# start of DATA SECTION

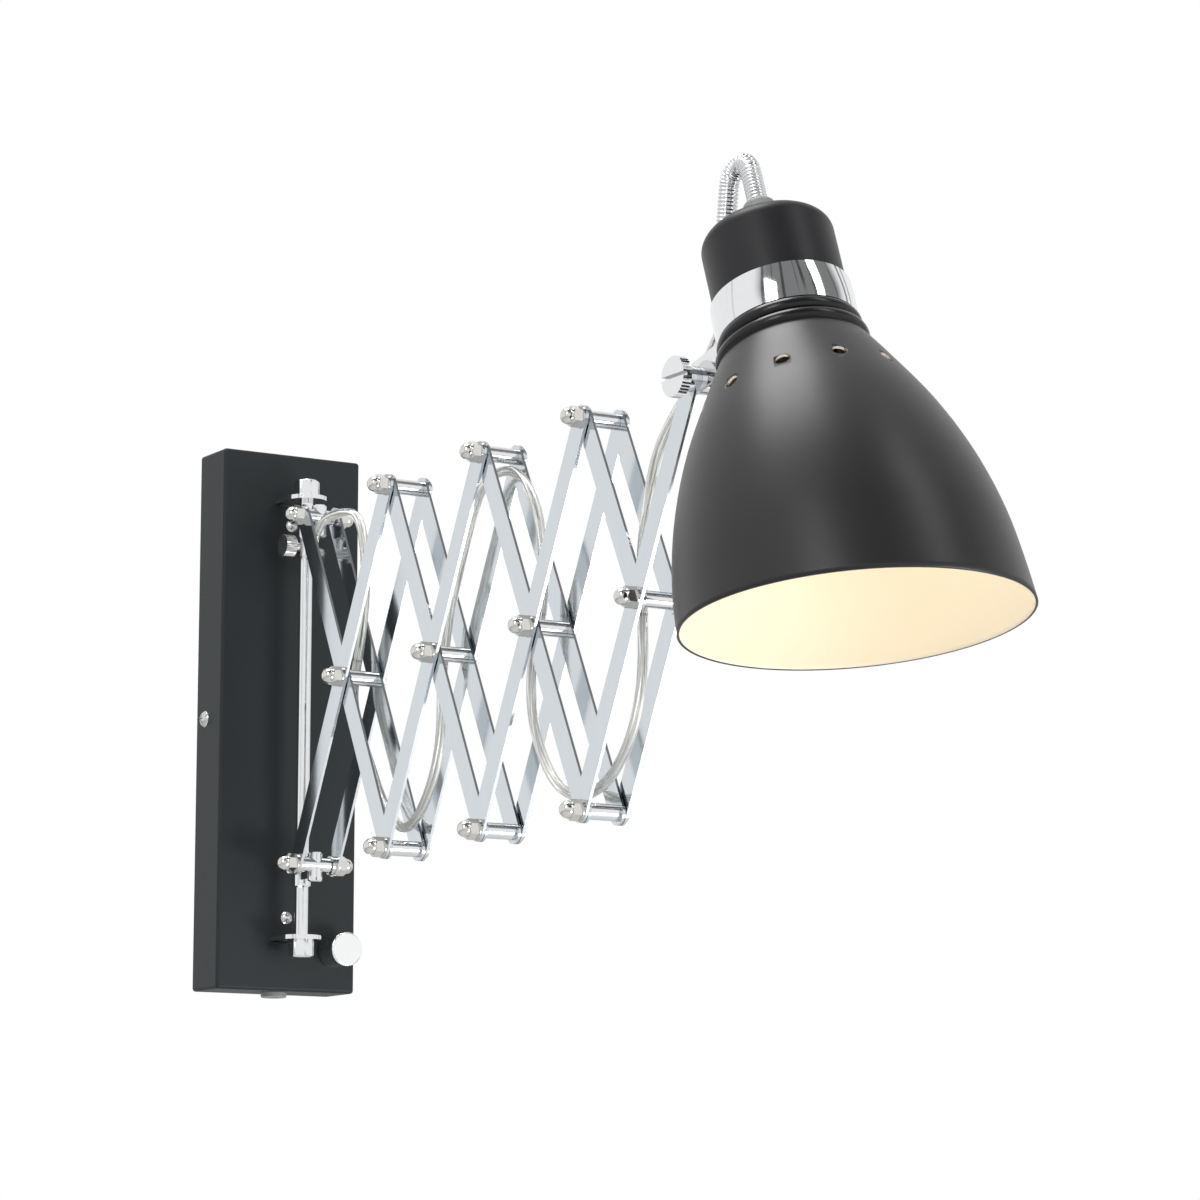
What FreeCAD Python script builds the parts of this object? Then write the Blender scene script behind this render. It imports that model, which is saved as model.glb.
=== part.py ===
import FreeCAD, Part
import math
import os
from FreeCAD import Placement, Rotation, Vector

# Accordion wall lamp.
# Millimetres. X to the right, -Y out of the wall into the room, Z up.
# The origin is the middle of the cover's back edge plane, on the wall.

os.makedirs("parts", exist_ok=True)

# ---- wall box -------------------------------------------------------------
cover_width = 90.0
cover_depth = 32.0
cover_margin = 31.2
cover_wall = 1.5
cover_edge_round = 2.0
bracket_play = 0.3
bracket_sheet = 2.0
bracket_end_gap = 10.5
bracket_flange_depth = 20.0
bracket_flange_height = 36.0
wall_hole_radius = 2.75
wall_hole_spacing = 200.0
wall_cable_hole_radius = 8.0
wall_cable_hole_drop = 60.0

side_screw_radius = 2.0
side_screw_head_radius = 4.9
side_screw_head_height = 2.6
side_screw_length = 9.0
side_screw_depth = 10.0

face_screw_radius = 2.0
face_screw_head_radius = 3.9
face_screw_head_height = 2.2
face_screw_length = 6.0
face_screw_inset = 11.8
screw_clearance = 0.1
recess_width = 1.1
recess_depth = 1.3

# ---- rod and its two brackets ---------------------------------------------
rod_standoff = 18.5
rod_radius = 4.0
rod_end_radius = 3.0
rod_bracket_sheet = 2.5
rod_bracket_width = 18.0
rod_bracket_leg = 25.0
rod_bracket_slot_play = 0.3
rod_nut_flats = 13.0
rod_nut_height = 10.4
rod_nut_chamfer = 1.6
rod_nut_wall = 3.0

# ---- scissor linkage ------------------------------------------------------
link_half = 115.7
fold_angle = math.radians(27.4)
sleeve_pin_offset = 16.5
sleeve_room_above = 12.08
sleeve_room_below = 40.08
strip_width = 13.0
strip_thickness = 1.5
spacer_length = 18.6
spacer_radius = 4.4
pin_radius = 3.0
running_clearance = 0.05
side_gap = 0.1
inner_washer = 0.4
outer_washer = 0.8
inner_washer_radius = 5.6
outer_washer_radius = 6.0
nut_flats = 10.0
nut_hex_height = 5.4
nut_height = 10.4
nut_dome_radius = 4.5
nut_chamfer = 0.7
nut_crown = 2.4
bolt_head_radius = 5.0
bolt_head_height = 2.4

# ---- sleeves on the rod ---------------------------------------------------
sleeve_barrel_radius = 6.5
sleeve_block_radius = 8.5
sleeve_block_advance = 1.0
sleeve_block_above = 6.0
sleeve_block_below = 12.0
sleeve_web_width = 9.0
sleeve_chamfer = 0.8
pin_boss_radius = 4.7
clamp_barrel_drop = 22.2
clamp_screw_drop = 15.7
clamp_screw_radius = 2.5
clamp_wheel_radius = 6.5
clamp_wheel_thickness = 7.0
clamp_wheel_gap = 2.0
knurl_depth = 0.35
clamp_knurls = 28

# ---- knob, dimmer and terminals -------------------------------------------
knob_radius = 10.0
knob_length = 17.5
knob_round = 1.0
knob_rise = 24.8
knob_gap = 0.5
knob_shaft_radius = 3.0
knob_shaft_socket = 10.0
dimmer_width = 24.0
dimmer_wall_gap = 0.7
dimmer_height = 26.0
dimmer_depth = 14.0
dimmer_bush_radius = 4.5
dimmer_shaft_depth = 6.0
terminal_width = 30.0
terminal_height = 16.0
terminal_depth = 13.0
terminal_drop = 68.0
terminal_poles = 3

# ---- bushes for the cable -------------------------------------------------
cable_radius = 2.75
cable_play = 0.15
inlet_radius = 7.6
inlet_flange = 3.0
inlet_neck_radius = 5.5
inlet_y = 16.0
exit_x = 15.0
exit_drop = 16.7
exit_radius = 6.5
exit_flange = 2.0
exit_neck_radius = 4.8

# ---- head -----------------------------------------------------------------
neck_tilt = 20.0
neck_forward = 61.7
neck_rise = 29.3
cap_radius = 33.2
cap_side_height = 27.0
cap_height = 43.5
cap_wall = 1.6
band_radius = 35.4
band_height = 19.5
band_wall = 2.0
band_swell = 0.6
collar_height = 8.0
collar_play = 0.25
ring_inner_radius = 32.0
ring_upper_bead = 36.2
ring_lower_bead = 38.2
ring_upper_height = 7.0
ring_lower_height = 6.6
ring_bead_depth = 2.0
ring_foot_set_in = 1.2
shade_wall = 1.2
shade_mouth_centre = 178.0
shade_mouth_tilt = 12.0
shade_outline = [
    (37.0, -33.1),
    (46.5, -50.0),
    (62.0, -80.0),
    (73.3, -110.0),
    (80.4, -140.0),
    (83.6, -170.0),
    (85.6, -215.0),
]
vent_count = 12
vent_radius = 3.6
vent_level = 61.8
vent_circle_radius = 53.0
vent_rise = 0.55
vent_start = 15.0
grommet_radius = 9.0
grommet_top = 57.5
grommet_neck_radius = 7.0
grommet_neck_depth = 4.0
grommet_round = 3.0
holder_radius = 20.0
holder_top = 6.0
holder_bottom = -32.0
holder_wall = 3.0
nipple_radius = 5.0
nipple_bore = 3.3
bulb_cap_radius = 13.0
bulb_cap_length = 26.0
bulb_neck_radius = 15.0
bulb_radius = 28.0
bulb_length = 104.0
bulb_play = 0.5
bulb_shoulder_swell = 3.5
bulb_shoulder_drop = 20.0

# ---- joint of the head ----------------------------------------------------
fork_sheet = 2.0
fork_end_radius = 8.0
fork_base_height = 17.0
fork_pad_depth = 3.0
head_spacer_radius = 7.2
thumb_hub_radius = 6.6
thumb_hub_length = 5.4
thumb_wheel_radius = 10.5
thumb_wheel_thickness = 5.0
thumb_slot_width = 2.0
thumb_slot_depth = 2.2
thumb_knurls = 36

# ---- metal hose over the cable at the cap ---------------------------------
hose_radius = 5.25
hose_rib_depth = 0.55
hose_rib_pitch = 1.95
hose_bore = 3.4
hose_seat_rise = 1.5
hose_straight = 29.3
hose_bend_radius = 10.3
hose_bend_turn = 152.0
hose_drop = 42.0
cable_in_hose = 12.0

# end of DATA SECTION

#### THE EXERCISE:
List every line above containing the word "parts".

#### RESULT:
What FreeCAD Python script builds the parts of this object? Then write the Blender scene script behind this render. It imports that model, which is saved as model.glb.
os.makedirs("parts", exist_ok=True)